HEI, which owns Hawaiian Electric Co., the state's biggest power producer, as well as American Savings Bank, credited the state's overall economic pickup with lifting the parent company's performance.

"The strengthening of our economy is showing up in our results," said Robert Clarke, HEI's chairman, president, and chief executive officer.

The solid year-on-year growth beat analysts' per-share forecasts by a full dime.

Earnings from continuing operations -- net income minus any discontinued lines of business -- came in at $40.8 million, or 51 cents a share, compared with analysts' estimates of 41 cents a share, according to Thompson Financial.

HEI's total revenue grew 11.7 percent to $506.8 million, with the lion's share of the growth contributed by HECO.

HECO's net income grew 28.5 percent to $26.2 million on a 14 percent increase in revenues, which totaled $408 million.

The results were powered by a 3.6 percent increase in kilowatt-hour sales thanks to increased power use by residential customers. Commercial sales also rose, by 2.8 percent.

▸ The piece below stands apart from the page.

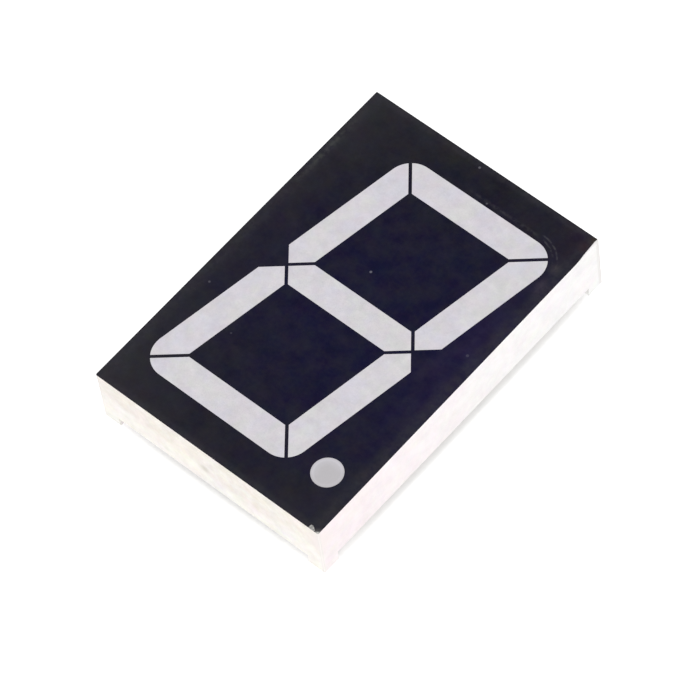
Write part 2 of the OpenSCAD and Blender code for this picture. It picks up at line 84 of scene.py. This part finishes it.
class Graph:
    """A material's nodes, with short calls that add one and wire it up."""

    def __init__(self, name):
        self.material = bpy.data.materials.new(name)
        self.material.use_nodes = True
        self.tree = self.material.node_tree
        self.tree.nodes.clear()

    def node(self, kind, inputs, **settings):
        """Adds a node. An input from another node is linked, and a plain value is set."""
        made = self.tree.nodes.new("ShaderNode" + kind)
        for key, value in settings.items():
            setattr(made, key, value)
        for key, value in inputs.items():
            if isinstance(value, bpy.types.NodeSocket):
                self.tree.links.new(value, made.inputs[key])
            else:
                made.inputs[key].default_value = value
        return made

    def position(self):
        """The point's own place in the frame, in metres."""
        return self.node("TexCoord", {}).outputs["Object"]

    def axis(self, name):
        """One coordinate of the point: X, Y or Z."""
        parts = self.node("SeparateXYZ", {"Vector": self.position()})
        return parts.outputs[name]

    def noise(self, size, detail=3.0, rough=0.5, vector=None):
        """Soft noise from 0 to 1 whose blotches are about that size in metres."""
        inputs = {
            "Vector": vector or self.position(),
            "Scale": 1 / size,
            "Detail": detail,
            "Roughness": rough,
        }
        return self.node("TexNoise", inputs).outputs["Fac"]

    def math(self, operation, a, b=0.0, clamp=False):
        """The result of one operation on numbers."""
        inputs = {0: a, 1: b}
        return self.node("Math", inputs, operation=operation, use_clamp=clamp).outputs[0]

    def step(self, value, low, high):
        """0 where the value is under low, 1 where it is over high, smooth between."""
        inputs = {"Value": value, "From Min": low, "From Max": high}
        made = self.node("MapRange", inputs, interpolation_type="SMOOTHSTEP")
        return made.outputs["Result"]

    def scaled(self, value, low, high):
        """A value from 0 to 1 spread from low to high."""
        inputs = {"Value": value, "To Min": low, "To Max": high}
        return self.node("MapRange", inputs).outputs["Result"]

    def blend(self, factor, a, b):
        """Colour a where the factor is 0 and b where it is 1. Sockets 6, 7 and 2 carry the colours."""
        made = self.node("Mix", {"Factor": factor}, data_type="RGBA")
        for socket, value in ((made.inputs[6], a), (made.inputs[7], b)):
            if isinstance(value, bpy.types.NodeSocket):
                self.tree.links.new(value, socket)
            else:
                socket.default_value = (*value, 1.0)
        return made.outputs[2]

    def distance(self, centre):
        """How far the point is from the centre."""
        inputs = {0: self.position(), 1: centre}
        return self.node("VectorMath", inputs, operation="DISTANCE").outputs["Value"]

    def spot(self, centre, radius, soft):
        """1 inside a small ball round the centre, 0 outside it."""
        return self.step(self.distance(centre), radius + soft, radius - soft)

    def band(self, value, centre, half, soft):
        """1 where the value is within half of the centre, 0 further off."""
        off = self.math("ABSOLUTE", self.math("SUBTRACT", value, centre))
        return self.step(off, half + soft, half - soft)

    def all_of(self, *factors):
        """1 only where every factor is 1."""
        total = factors[0]
        for factor in factors[1:]:
            total = self.math("MULTIPLY", total, factor)
        return total

    def marked(self, colour, marks):
        """The colour with each mark laid over it: where it is, how strong it is, and its colour."""
        for place, strength, tint in marks:
            colour = self.blend(self.math("MULTIPLY", place, strength), colour, tint)
        return colour

    def vector_math(self, operation, *values):
        """The result of one operation on vectors or colours."""
        made = self.node("VectorMath", dict(enumerate(values)), operation=operation)
        return made.outputs["Vector"]

    def mottled(self, colour, size, light, hue):
        """The colour with blotches of that size down to fine grain, in lightness and in hue."""
        settings = {"Vector": self.position(), "Detail": 5.0, "Roughness": 0.75}
        shade = self.node("TexNoise", {**settings, "Scale": 1 / size}).outputs["Fac"]
        tints = self.node("TexNoise", {**settings, "Scale": 0.8 / size}).outputs["Color"]
        shade = self.scaled(shade, -light / 2, light / 2)
        tints = self.vector_math("MULTIPLY_ADD", tints, hue, [-part / 2 for part in hue])
        total = self.vector_math("ADD", colour, self.vector_math("ADD", tints, shade))
        return self.vector_math("MAXIMUM", total, (0.0, 0.0, 0.0))

    def bump(self, height, depth):
        """A normal tilted by a height from 0 to 1, where 1 stands depth metres proud."""
        inputs = {"Height": height, "Distance": depth, "Strength": 1.0}
        return self.node("Bump", inputs).outputs["Normal"]

    def finish(self, shader):
        """Wires the shader to the output and gives the finished material."""
        self.node("OutputMaterial", {"Surface": shader})
        return self.material

    def principled(self, colour, **inputs):
        """Closes the material with a Principled shader; underscores stand for spaces."""
        named = {key.replace("_", " "): value for key, value in inputs.items()}
        if not isinstance(colour, bpy.types.NodeSocket):
            colour = (*colour, 1.0)
        made = self.node("BsdfPrincipled", {"Base Color": colour, **named})
        return self.finish(made.outputs["BSDF"])


# ---------------------------------------------------------------- materials


def clean_plastic(g, y):
    """White, with a pink cast that grows towards the digit's foot, partly the plastic's own tint and
    partly painted pinkish light.
    """
    pinker = g.step(y, BODY_LOW.y + 62 * MM, BODY_LOW.y - 2 * MM)
    clean = g.blend(pinker, (0.935, 0.914, 0.912), (0.920, 0.834, 0.848))
    return g.mottled(clean, BLOTCH, light=0.26, hue=(0.10, 0.15, 0.12))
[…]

HECO had to contend with higher operating expenses in the quarter, primarily a 27 percent increase in fuel oil costs stemming from the recent ascent in crude oil prices. The utility said the average fuel cost per barrel rose to $42.72 from $35.62.

But costs were offset by the higher electricity sales, a $1.9 million decrease in retirement benefits expenses and a $1.3 million reduction in interest and other expenses.

Net income for American Savings Bank, meanwhile, returned to the black after posting a net loss in the second quarter thanks to a $24 million charge.

That charge was due to an unfavorable tax ruling given to the bank's real estate investment subsidiary.

Still, the bank's third-quarter performance was largely flat at $15.4 million in net income compared to $15.3 million in the year-earlier quarter.

Results were helped by a $3.8 million reduction in loan-loss provisions.

Clarke said the amount of troublesome loans remained "well below historical norms" thanks to strength in Hawaii's real estate market, low unemployment, and job growth.

"Bank earnings continue to benefit from strong asset quality," he said.

Net interest income grew slightly to $48.5 million but HEI indicated that an uncertain interest rate environment will continue to pressure interest earnings.